Historical Precursors of the Weblog
Hand-passed Valentines. The first genuine endeavor in mass graphical/verbal interactivity. Give gobs out, get gobs back. Exciting, but few ever did find true love that way. Moreover, not electronic.
Restroom Graffiti. Offering both verbal and graphical variety in an encompassing environment, restroom stall graffiti often begged for interactivity. Technologically-superior coating materials and effacing techniques, however, have rendered this art form nearly obsolete.
Winky Dink and You. TV’s first interactive show and a cartoon to boot! It played on CBS in the ‘50s. To help Winky Dink, the hero, out of jams, kids were instructed to draw on the TV screen with the Winky Dink kit. The kit, obtainable for fifty cents by mail, was composed of a clear plastic sheet that would stick to the TV by static electricity and included a set of magic crayons. If Winky Dink needed a ladder or a rope or a bridge, mysterious dots would appear on the screen, there would be a suitable pause, and most of the kids at home took the cue to connect the dots. After the dots were dutifully connected, Winky Dink could continue with his high heroics—thanks, kids! Of course, some kids lacked a Winky Dink kit and just drew on the TV screen while others would draw barriers and obstacles for Winky Dink, thus transforming him into a defiant superhero as he passed unfettered through them.
Freenets. Electronic bulletin board communities popular in the mid-80s. Although DOS-based, you could dial-in to the service, login with a username and password, and even post on public kiosks. The freenets featured community chat and expert areas where you could leave questions for a professional, say, an oncologist, and get answers posted in proximate time.
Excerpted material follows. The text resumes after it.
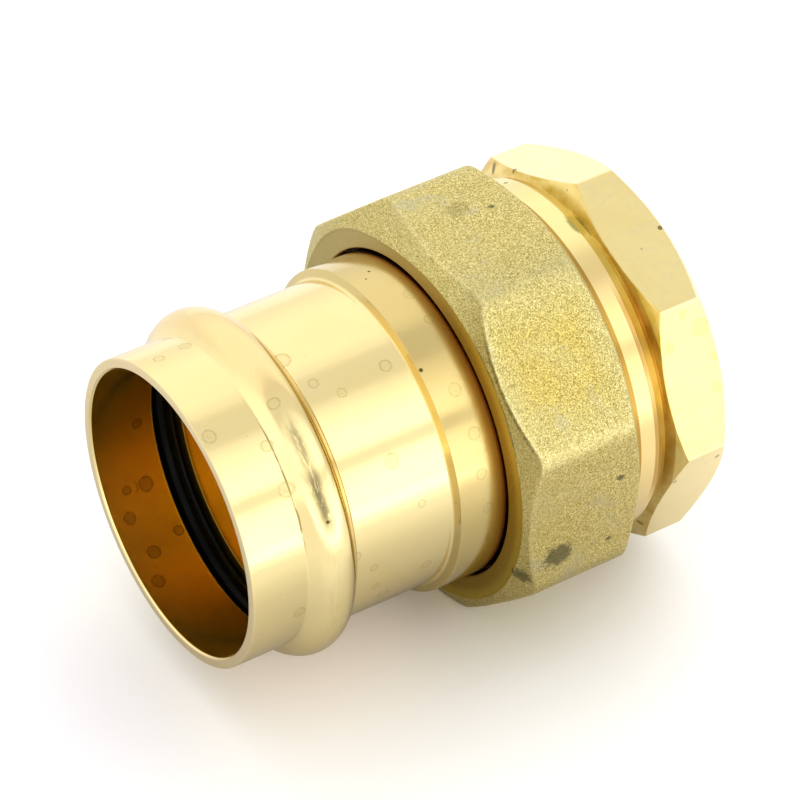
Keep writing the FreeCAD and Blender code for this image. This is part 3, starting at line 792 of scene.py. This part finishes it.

Homepage Guestbooks. The true neanderthal precursor of the weblog. Except it was always a separate applet tearing you away from the mainpage and thus erecting a barrier to immediacy. Commenting on a blog is a lot like leaving a message in an electronic guestbook, except that the originating blogger’s most recent customized message replaces the “introduction message” of the guestbook. If you can imagine a chronologically-linked series of guestbooks, the latest of which always “floats” to the top of the portal page of the author, then you just concocted a primitive weblog.
What’s Next? I’d love to be able to watch blogs stream at reading speed (customizable and intercessionary) down the screen. These streaming blogs could consist of all the peeps you subscribe to and what they’ve written over the past day, or just a random input of community contributions, or precisely the Newly Updated list as it occurs (or a streaming sample thereof). As you would read along, if you’d care to prop or comment, you’d only need to tap your mouse, or perhaps even just mouseover, to bring up a pop-up or a pop-aside comment box that would, of course, temporarily halt the stream. Submit and let the stream continue. Dip in again when the water seems enticing.
Yep, weblogs, as we now know them, though they currently seem the endpoint and total fruition of technological online mass interaction, will someday just be another item in a list, an intermediate link in a chain, such as the one that I’ve devised above. The only question that remains is whether the next step onward is one of gradual transition or a punctuated leap.